Wenn René Jaun vor dem Kühlschrank steht, benutzt er die App «Be My Eyes». Der Tech-Journalist ist vollständig blind. Mithilfe von Künstlicher Intelligenz lädt er ein Foto von verschiedenen Joghurts hoch und lässt sich vorlesen, ob er ein Aprikosen- oder ein Erdbeerjoghurt vor sich hat.
Die Künstliche Intelligenz funktioniert aber nicht immer gleich gut und macht teilweise schwerwiegende Fehler. «Ich kann der KI nicht vertrauen – sie verwechselte einmal Kopfwehtabletten mit Crème gegen Fusspilz», sagt Jaun. Im Zweifelsfall und vor allem, wenn es um die Gesundheit gehe, vertraue er nur Menschen.
Die App von «Be My Eyes» setzte bisher auf Menschen, möchte jetzt aber vermehrt auf KI setzen. Dafür muss die Künstliche Intelligenz aber zuerst verbessert werden.
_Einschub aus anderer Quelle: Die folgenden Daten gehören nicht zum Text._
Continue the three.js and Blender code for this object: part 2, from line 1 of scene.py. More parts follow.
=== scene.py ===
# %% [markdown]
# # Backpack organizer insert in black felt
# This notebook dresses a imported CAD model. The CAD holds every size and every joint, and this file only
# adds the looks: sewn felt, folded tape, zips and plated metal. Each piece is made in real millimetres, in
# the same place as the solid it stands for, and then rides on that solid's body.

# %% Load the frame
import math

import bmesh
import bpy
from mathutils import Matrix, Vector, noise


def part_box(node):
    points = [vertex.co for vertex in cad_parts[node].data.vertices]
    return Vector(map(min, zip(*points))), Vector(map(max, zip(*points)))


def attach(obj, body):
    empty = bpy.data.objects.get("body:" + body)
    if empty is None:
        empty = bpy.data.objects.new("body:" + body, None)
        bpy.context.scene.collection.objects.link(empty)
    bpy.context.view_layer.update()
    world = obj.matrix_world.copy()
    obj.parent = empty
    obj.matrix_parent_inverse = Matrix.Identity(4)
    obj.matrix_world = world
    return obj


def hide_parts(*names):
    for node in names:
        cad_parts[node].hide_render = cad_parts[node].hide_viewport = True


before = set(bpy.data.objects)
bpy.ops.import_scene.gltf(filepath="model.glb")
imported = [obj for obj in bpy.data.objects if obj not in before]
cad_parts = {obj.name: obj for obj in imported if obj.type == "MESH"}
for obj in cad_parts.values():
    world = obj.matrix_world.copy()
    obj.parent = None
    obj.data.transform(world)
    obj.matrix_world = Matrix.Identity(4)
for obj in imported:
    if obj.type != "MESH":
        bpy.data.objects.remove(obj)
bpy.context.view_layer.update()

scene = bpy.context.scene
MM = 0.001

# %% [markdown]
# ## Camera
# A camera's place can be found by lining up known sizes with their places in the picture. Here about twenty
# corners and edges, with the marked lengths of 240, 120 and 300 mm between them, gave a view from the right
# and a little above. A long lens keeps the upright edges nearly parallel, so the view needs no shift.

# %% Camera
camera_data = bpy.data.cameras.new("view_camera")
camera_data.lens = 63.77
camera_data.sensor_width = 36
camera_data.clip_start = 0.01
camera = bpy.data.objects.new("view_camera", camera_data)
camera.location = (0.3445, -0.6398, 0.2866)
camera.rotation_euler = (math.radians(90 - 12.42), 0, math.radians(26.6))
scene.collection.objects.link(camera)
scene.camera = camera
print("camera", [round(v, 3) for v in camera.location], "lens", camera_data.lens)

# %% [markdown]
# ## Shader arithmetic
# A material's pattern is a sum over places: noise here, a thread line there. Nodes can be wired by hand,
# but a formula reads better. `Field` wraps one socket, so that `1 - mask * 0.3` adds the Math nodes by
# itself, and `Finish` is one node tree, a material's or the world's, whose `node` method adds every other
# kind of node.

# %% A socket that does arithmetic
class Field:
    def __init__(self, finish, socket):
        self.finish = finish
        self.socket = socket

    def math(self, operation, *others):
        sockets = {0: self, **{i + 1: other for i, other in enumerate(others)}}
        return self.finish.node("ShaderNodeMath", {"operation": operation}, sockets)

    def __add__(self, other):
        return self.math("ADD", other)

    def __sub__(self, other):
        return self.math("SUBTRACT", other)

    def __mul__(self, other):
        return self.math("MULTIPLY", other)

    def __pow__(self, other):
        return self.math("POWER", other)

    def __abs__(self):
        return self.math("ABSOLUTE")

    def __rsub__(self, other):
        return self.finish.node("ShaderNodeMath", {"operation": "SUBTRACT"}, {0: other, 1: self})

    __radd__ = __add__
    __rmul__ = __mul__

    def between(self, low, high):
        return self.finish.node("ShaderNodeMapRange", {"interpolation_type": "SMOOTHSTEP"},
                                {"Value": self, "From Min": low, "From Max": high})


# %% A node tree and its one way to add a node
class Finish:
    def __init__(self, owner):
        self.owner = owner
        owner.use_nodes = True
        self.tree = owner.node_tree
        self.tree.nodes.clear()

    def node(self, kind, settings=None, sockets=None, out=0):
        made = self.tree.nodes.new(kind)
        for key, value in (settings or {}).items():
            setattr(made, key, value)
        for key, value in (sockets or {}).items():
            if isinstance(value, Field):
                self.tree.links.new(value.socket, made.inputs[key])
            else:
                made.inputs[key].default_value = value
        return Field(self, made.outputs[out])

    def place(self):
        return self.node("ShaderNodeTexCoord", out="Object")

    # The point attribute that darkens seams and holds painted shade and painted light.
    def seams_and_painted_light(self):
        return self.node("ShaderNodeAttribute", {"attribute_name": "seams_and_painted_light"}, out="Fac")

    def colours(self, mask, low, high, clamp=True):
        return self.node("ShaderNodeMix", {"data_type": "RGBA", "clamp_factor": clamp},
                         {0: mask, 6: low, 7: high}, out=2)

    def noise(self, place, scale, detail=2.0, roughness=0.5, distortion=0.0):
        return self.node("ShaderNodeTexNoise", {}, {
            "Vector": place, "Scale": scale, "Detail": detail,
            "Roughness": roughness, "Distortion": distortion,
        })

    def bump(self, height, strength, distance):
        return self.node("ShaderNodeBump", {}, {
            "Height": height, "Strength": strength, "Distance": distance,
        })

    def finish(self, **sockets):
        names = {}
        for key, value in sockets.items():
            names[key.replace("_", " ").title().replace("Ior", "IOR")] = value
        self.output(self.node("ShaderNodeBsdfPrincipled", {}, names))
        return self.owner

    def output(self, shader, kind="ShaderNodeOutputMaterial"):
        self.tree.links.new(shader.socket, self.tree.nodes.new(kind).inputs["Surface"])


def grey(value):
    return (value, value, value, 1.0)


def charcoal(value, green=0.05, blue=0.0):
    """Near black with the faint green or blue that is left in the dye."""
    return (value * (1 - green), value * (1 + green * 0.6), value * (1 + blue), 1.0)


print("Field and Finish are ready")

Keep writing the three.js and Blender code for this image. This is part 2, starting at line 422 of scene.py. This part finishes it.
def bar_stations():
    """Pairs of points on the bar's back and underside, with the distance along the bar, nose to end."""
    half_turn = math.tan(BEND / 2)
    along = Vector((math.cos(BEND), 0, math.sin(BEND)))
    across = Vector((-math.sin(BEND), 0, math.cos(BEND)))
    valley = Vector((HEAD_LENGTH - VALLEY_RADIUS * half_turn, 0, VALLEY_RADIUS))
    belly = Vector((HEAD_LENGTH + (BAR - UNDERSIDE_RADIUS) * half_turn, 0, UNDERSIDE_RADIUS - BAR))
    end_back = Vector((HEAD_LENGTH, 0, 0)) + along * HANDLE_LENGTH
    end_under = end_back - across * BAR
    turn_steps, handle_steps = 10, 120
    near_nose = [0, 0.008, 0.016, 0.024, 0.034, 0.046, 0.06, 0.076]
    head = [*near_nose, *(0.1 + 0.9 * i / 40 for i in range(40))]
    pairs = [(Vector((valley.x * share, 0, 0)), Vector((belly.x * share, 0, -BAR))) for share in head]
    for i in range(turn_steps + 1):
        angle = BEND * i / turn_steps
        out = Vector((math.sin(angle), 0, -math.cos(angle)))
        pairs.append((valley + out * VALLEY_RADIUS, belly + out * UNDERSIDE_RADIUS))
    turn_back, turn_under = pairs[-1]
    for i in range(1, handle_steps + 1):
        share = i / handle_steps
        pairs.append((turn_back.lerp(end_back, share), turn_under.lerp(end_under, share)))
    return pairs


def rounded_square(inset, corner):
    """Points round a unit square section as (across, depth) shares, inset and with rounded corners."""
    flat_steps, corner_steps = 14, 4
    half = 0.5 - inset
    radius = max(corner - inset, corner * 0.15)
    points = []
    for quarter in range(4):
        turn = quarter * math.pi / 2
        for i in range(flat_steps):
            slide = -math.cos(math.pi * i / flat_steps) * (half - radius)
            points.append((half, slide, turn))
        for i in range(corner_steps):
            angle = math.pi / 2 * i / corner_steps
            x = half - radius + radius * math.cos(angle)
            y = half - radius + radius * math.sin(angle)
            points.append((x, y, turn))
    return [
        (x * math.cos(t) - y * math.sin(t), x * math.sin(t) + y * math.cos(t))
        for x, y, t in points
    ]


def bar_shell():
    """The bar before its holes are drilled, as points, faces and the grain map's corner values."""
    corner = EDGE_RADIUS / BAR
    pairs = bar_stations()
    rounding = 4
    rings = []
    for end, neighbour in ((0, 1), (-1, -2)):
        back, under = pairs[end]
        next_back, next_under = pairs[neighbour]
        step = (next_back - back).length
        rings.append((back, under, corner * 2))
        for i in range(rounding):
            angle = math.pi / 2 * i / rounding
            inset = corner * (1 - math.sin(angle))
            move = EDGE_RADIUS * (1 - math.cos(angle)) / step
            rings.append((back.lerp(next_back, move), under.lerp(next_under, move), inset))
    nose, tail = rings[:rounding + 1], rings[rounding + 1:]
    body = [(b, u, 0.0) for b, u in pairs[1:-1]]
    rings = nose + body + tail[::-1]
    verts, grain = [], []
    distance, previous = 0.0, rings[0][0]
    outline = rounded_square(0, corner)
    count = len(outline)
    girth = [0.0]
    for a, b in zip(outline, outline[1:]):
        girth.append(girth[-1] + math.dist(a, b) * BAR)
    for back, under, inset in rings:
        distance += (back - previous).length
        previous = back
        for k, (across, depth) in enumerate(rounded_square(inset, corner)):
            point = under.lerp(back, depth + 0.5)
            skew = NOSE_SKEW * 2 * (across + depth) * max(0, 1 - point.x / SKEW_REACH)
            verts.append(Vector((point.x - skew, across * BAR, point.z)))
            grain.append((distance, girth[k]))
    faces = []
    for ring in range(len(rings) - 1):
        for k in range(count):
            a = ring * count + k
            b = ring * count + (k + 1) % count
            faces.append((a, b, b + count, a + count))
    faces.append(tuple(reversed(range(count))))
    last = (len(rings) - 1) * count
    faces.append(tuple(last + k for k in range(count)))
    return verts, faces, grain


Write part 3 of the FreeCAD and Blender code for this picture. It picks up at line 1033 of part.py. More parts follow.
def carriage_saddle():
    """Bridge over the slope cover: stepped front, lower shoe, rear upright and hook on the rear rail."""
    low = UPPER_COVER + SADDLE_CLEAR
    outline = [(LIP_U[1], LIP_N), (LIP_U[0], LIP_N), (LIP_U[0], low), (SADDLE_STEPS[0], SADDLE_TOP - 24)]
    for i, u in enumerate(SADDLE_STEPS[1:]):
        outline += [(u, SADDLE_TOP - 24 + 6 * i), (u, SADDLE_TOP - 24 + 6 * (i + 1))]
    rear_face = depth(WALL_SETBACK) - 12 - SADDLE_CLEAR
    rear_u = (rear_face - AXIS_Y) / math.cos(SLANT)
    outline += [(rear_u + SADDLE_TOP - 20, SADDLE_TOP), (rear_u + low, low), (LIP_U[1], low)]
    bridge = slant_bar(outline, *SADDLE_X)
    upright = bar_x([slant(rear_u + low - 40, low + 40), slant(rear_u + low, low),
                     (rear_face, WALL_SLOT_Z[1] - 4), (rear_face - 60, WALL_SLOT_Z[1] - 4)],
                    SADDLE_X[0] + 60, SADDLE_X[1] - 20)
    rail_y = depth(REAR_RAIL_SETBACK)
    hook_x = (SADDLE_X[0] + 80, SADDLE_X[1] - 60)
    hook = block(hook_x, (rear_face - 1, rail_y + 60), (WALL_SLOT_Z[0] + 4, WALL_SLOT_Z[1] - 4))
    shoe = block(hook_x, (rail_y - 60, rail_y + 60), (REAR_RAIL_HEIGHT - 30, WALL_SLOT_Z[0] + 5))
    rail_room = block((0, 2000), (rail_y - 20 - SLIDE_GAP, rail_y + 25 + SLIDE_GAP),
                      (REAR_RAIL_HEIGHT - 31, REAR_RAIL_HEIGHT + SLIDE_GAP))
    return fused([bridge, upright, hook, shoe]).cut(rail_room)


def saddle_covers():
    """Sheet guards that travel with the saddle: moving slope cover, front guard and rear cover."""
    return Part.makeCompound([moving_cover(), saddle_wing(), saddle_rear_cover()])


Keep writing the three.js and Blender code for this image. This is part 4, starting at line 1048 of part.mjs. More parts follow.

KI hat Vorurteile gegenüber Blinden
«Blinde Menschen verwenden einen Wecker, der ganz laut ist und auch vibriert», meint ChatGPT auf eine Frage von Jaun. Das treffe allenfalls auf Menschen mit einer Hörbehinderung zu, aber er kenne keine einzige blinde Person, die so einen Wecker verwendet. Das ist noch ein einigermassen harmloses Beispiel, das veranschaulicht, wie KI die Realität falsch abbildet.
In anderen Bereichen wird das zu einem Problem. Bei der Jobsuche zum Beispiel: Laut Jaun lassen grosse Unternehmen immer häufiger ihre Bewerbungen von einer KI vorsortieren. Nur: «Wenn KI Bewerbungen entgegennimmt, benachteiligt sie dann blinde Personen? Oder haben sie einen Vorteil?»
Deshalb sei es wichtig, dass die KI-Modelle so realistisch wie möglich trainiert werden, auch mit Daten von Blinden. Die Künstliche Intelligenz sei nämlich nur so gut, wie die Daten, mit denen sie trainiert wurde, sagt Jaun. Er begrüsst den Schritt von «Be My Eyes», die Daten mit Unternehmen wie OpenAI zu teilen. Dabei gehe es nicht nur darum, die App sicherer für Blinde zu machen, sondern auch darum, die Künstliche Intelligenz inklusiver zu machen.
Fragezeichen beim Datenschutz
Laut René Jaun sei bei «Be My Eyes» nicht ganz ersichtlich, wie es um den Datenschutz stehe. Dabei müssten die persönlichen Daten unbedingt geschützt werden. Es gebe zum Beispiel blinde Frauen, die sich ihren Schwangerschaftstest über die «Be My Eyes»-App vorlesen lassen.
Ich finde es problematisch, dass die Informationen bei ‹Be My Eyes› schwierig zu finden sind. Denn die AGBs sind für blinde Personen besonders mühsam.
Das dänische Unternehmen «Be My Eyes» antwortete auch nach mehrmaligem Nachhaken nicht auf die Anfrage von SRF. Auf der Webseite von «Be My Eyes» steht jedoch, dass die Datenschutzbestimmungen verschärft worden seien, jetzt wo auch KI-Modelle mit den Daten von blinden Menschen trainiert werden. Zudem könnten alle App-Nutzerinnen jederzeit mitteilen, wenn sie ihre Daten nicht mehr teilen möchten. Die App sei dann trotzdem noch nutzbar.
Ganz so einfach sei diese Opt-out-Möglichkeit aber nicht. Laut Alireza Darvishy, welcher an der ZHAW zu barrierefreien Technologien forscht, findet man die Informationen dazu erst ganz am Schluss der Datenschutzbestimmungen. «Ich finde es problematisch, dass bei ‹Be My Eyes› die Informationen schwierig zu finden sind. Denn die AGBs sind für blinde Personen besonders mühsam», sagt Darvishy.
Unter dem Strich findet aber auch Darvishy, dass «Be My Eyes» mehr nützt als schadet. Denn dank der Trainingsdaten werden Vorurteile gegenüber Blinden abgebaut und die App selber verbessert, sodass Kopfwehtabletten vielleicht irgendwann nicht mehr mit Crème gegen Fusspilz verwechselt werden.